## Given instruction
Everything from the line containing "List this object's" through the last line of the records must be returned verbatim, and nothing outside that range.

## Data listing
>>>
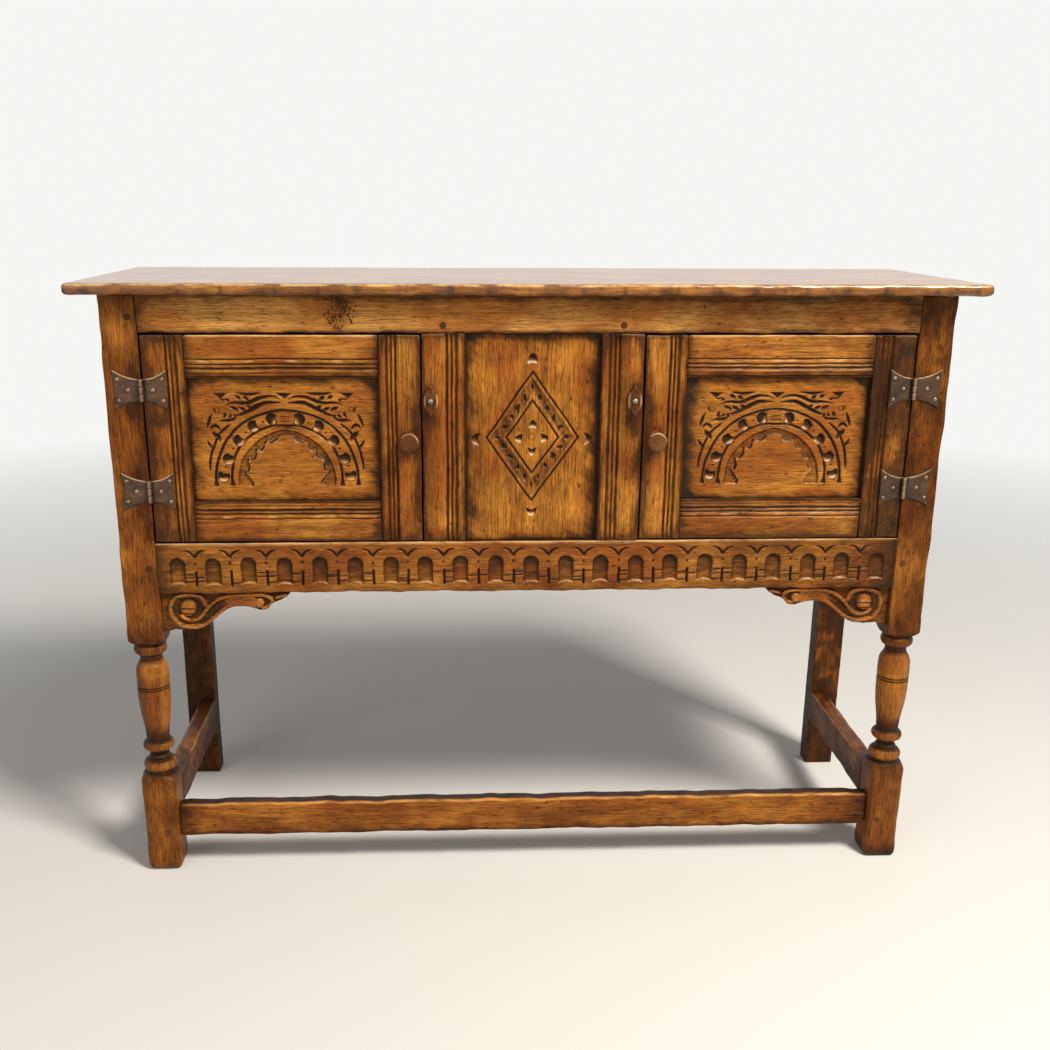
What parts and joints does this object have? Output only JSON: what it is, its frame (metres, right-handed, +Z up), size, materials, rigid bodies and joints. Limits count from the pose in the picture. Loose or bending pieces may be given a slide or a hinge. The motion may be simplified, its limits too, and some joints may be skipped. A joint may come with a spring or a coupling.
{
  "type": "side cabinet",
  "caption": "Long oak side cabinet on turned front legs, with two carved doors on surface hinges, a fixed carved centre panel and turn buttons.",
  "frame": {"origin": "centre of the footprint, on the floor", "axes": "+X to the right along the cabinet as seen from the front, +Y to the back, +Z up; the doors face -Y"},
  "size_m": [1.22, 0.38, 0.875],
  "materials": {
    "top_oak": "waxed, medium gloss, reddish brown",
    "frame_oak": "waxed honey brown oak with worn golden edges",
    "carved_panel_oak": "waxed carved oak with dark patina in the hollows",
    "leg_oak": "waxed turned and square oak",
    "inner_oak": "dry, unpolished oak",
    "peg_oak": "dark end grain",
    "turned_wood": "dark handled wood, medium gloss",
    "dark_iron": "dark patinated hinge metal with rubbed edges",
    "worn_iron": "rubbed nail heads and pins",
    "steel_screw": "worn steel"
  },
  "bodies": {
    "carcase": {"top_board": "top_oak", "front_leg_left": "leg_oak", "front_leg_right": "leg_oak", "back_leg_left": "leg_oak", "back_leg_right": "leg_oak", "front_top_rail": "frame_oak", "front_carved_rail": "frame_oak", "muntin_left": "frame_oak", "muntin_right": "frame_oak", "centre_panel": "carved_panel_oak", "side_top_rail_left": "frame_oak", "side_top_rail_right": "frame_oak", "side_bottom_rail_left": "frame_oak", "side_bottom_rail_right": "frame_oak", "side_panel_left": "frame_oak", "side_panel_right": "frame_oak", "back_top_rail": "frame_oak", "back_bottom_rail": "frame_oak", "back_boards": "inner_oak", "floor_boards": "inner_oak", "floor_bearers": "inner_oak", "front_stretcher": "leg_oak", "side_stretcher_left": "leg_oak", "side_stretcher_right": "leg_oak", "scroll_bracket_left": "frame_oak", "scroll_bracket_right": "frame_oak", "frame_pegs": "peg_oak", "door_stops": "inner_oak", "post_leaf_left_upper": "dark_iron", "post_leaf_left_lower": "dark_iron", "post_leaf_right_upper": "dark_iron", "post_leaf_right_lower": "dark_iron", "post_leaf_nails": "worn_iron", "hinge_pins": "worn_iron", "button_screws": "steel_screw"},
    "door_left": {"left_door_hinge_stile": "frame_oak", "left_door_latch_stile": "frame_oak", "left_door_top_rail": "frame_oak", "left_door_bottom_rail": "frame_oak", "left_door_panel": "carved_panel_oak", "left_door_knob": "turned_wood", "left_door_leaf_upper": "dark_iron", "left_door_leaf_lower": "dark_iron", "left_door_leaf_nails": "worn_iron"},
    "door_right": {"right_door_hinge_stile": "frame_oak", "right_door_latch_stile": "frame_oak", "right_door_top_rail": "frame_oak", "right_door_bottom_rail": "frame_oak", "right_door_panel": "carved_panel_oak", "right_door_knob": "turned_wood", "right_door_leaf_upper": "dark_iron", "right_door_leaf_lower": "dark_iron", "right_door_leaf_nails": "worn_iron"},
    "turn_button_left": {"turn_button_left": "turned_wood"},
    "turn_button_right": {"turn_button_right": "turned_wood"}
  },
  "joints": [
    {"name": "door_left_hinge", "type": "hinge", "parent": "carcase", "child": "door_left", "pos_m": [-0.525, -0.1643, 0.663], "axis": [0, 0, -1], "range_deg": [0, 160]},
    {"name": "door_right_hinge", "type": "hinge", "parent": "carcase", "child": "door_right", "pos_m": [0.525, -0.1643, 0.663], "axis": [0, 0, 1], "range_deg": [0, 160]},
    {"name": "turn_button_left_pivot", "type": "hinge", "parent": "carcase", "child": "turn_button_left", "pos_m": [-0.139, -0.165, 0.718], "axis": [0, 1, 0], "range_deg": [0, 90]},
    {"name": "turn_button_right_pivot", "type": "hinge", "parent": "carcase", "child": "turn_button_right", "pos_m": [0.139, -0.165, 0.718], "axis": [0, -1, 0], "range_deg": [0, 90]}
  ]
}
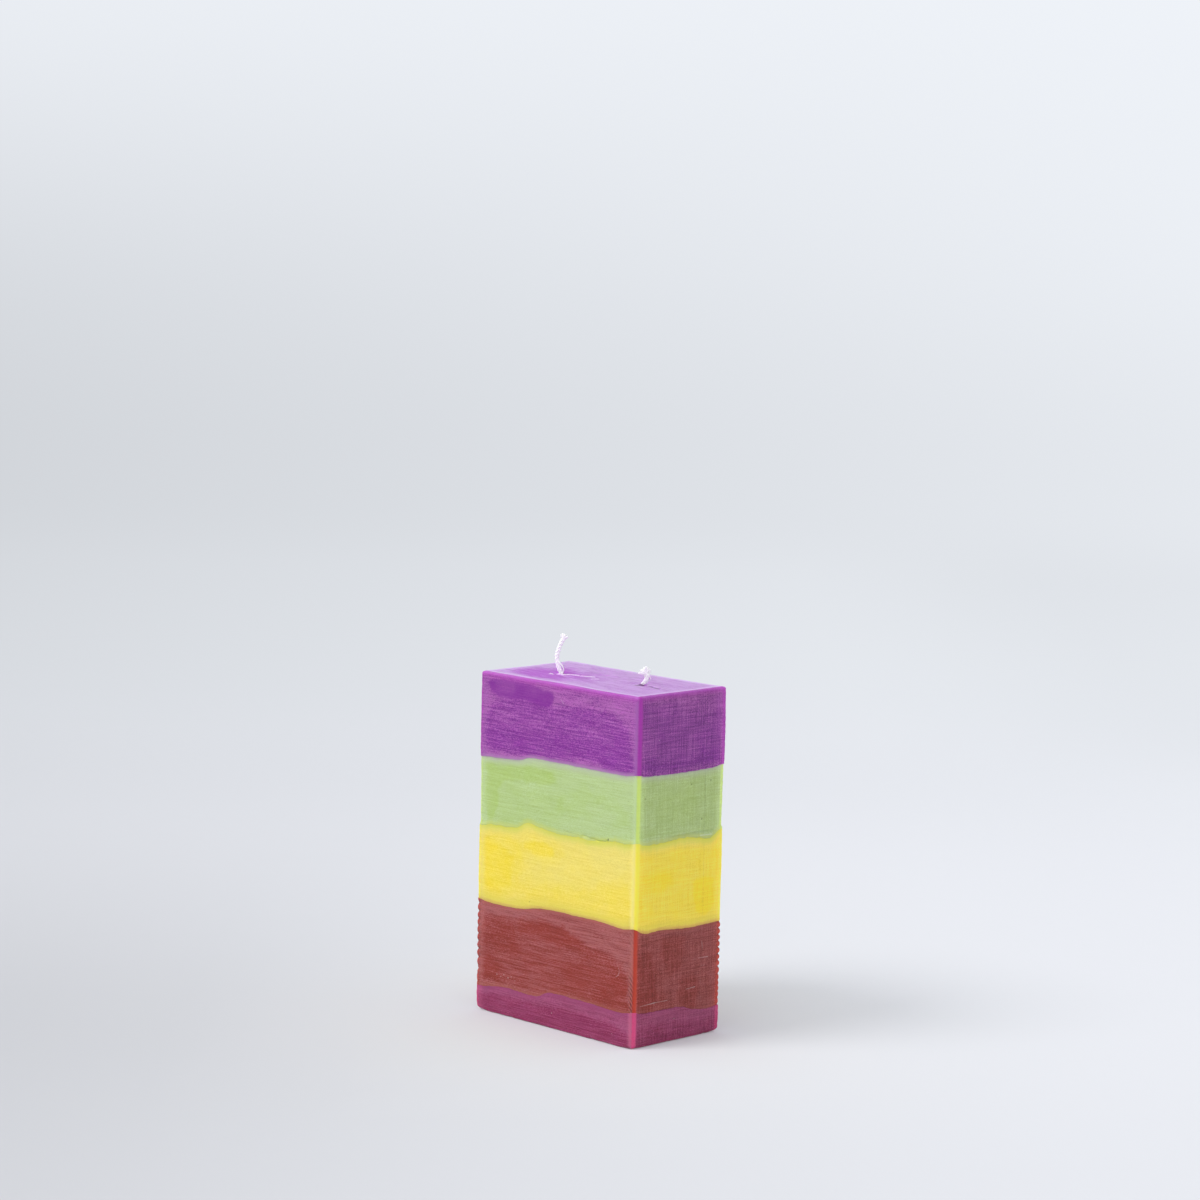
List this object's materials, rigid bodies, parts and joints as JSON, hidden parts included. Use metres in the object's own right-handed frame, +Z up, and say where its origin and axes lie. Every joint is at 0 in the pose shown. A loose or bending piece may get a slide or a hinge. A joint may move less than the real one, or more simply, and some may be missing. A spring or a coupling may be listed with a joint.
{
  "type": "layered block candle",
  "caption": "Tall rectangular block candle poured in wavy coloured layers, with braided cotton wicks that run down to metal tabs in its base.",
  "frame": {"origin": "centre of the candle's footprint, on the surface it stands on", "axes": "+Z up along the candle's height, +X along its wide faces, +Y through its depth; a wide face looks along -Y"},
  "size_m": [0.09, 0.049, 0.1561],
  "materials": {
    "plum_wax": "waxy satin with a pale bloom",
    "red_wax": "waxy satin with a pale bloom",
    "yellow_wax": "waxy satin with a pale bloom",
    "green_wax": "waxy satin with a pale bloom",
    "purple_wax": "waxy satin with a pale bloom",
    "cotton_wick": "braided cotton, off-white and unburnt",
    "tab_metal": "bright tinplate"
  },
  "bodies": {
    "root": {"plum_layer": "plum_wax", "red_layer": "red_wax", "yellow_layer": "yellow_wax", "green_layer": "green_wax", "purple_layer": "purple_wax", "left_wick": "cotton_wick", "right_wick": "cotton_wick", "left_wick_tab": "tab_metal", "right_wick_tab": "tab_metal"}
  },
  "joints": []
}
<<<
## Correct answer
List this object's materials, rigid bodies, parts and joints as JSON, hidden parts included. Use metres in the object's own right-handed frame, +Z up, and say where its origin and axes lie. Every joint is at 0 in the pose shown. A loose or bending piece may get a slide or a hinge. A joint may move less than the real one, or more simply, and some may be missing. A spring or a coupling may be listed with a joint.
{
  "type": "layered block candle",
  "caption": "Tall rectangular block candle poured in wavy coloured layers, with braided cotton wicks that run down to metal tabs in its base.",
  "frame": {"origin": "centre of the candle's footprint, on the surface it stands on", "axes": "+Z up along the candle's height, +X along its wide faces, +Y through its depth; a wide face looks along -Y"},
  "size_m": [0.09, 0.049, 0.1561],
  "materials": {
    "plum_wax": "waxy satin with a pale bloom",
    "red_wax": "waxy satin with a pale bloom",
    "yellow_wax": "waxy satin with a pale bloom",
    "green_wax": "waxy satin with a pale bloom",
    "purple_wax": "waxy satin with a pale bloom",
    "cotton_wick": "braided cotton, off-white and unburnt",
    "tab_metal": "bright tinplate"
  },
  "bodies": {
    "root": {"plum_layer": "plum_wax", "red_layer": "red_wax", "yellow_layer": "yellow_wax", "green_layer": "green_wax", "purple_layer": "purple_wax", "left_wick": "cotton_wick", "right_wick": "cotton_wick", "left_wick_tab": "tab_metal", "right_wick_tab": "tab_metal"}
  },
  "joints": []
}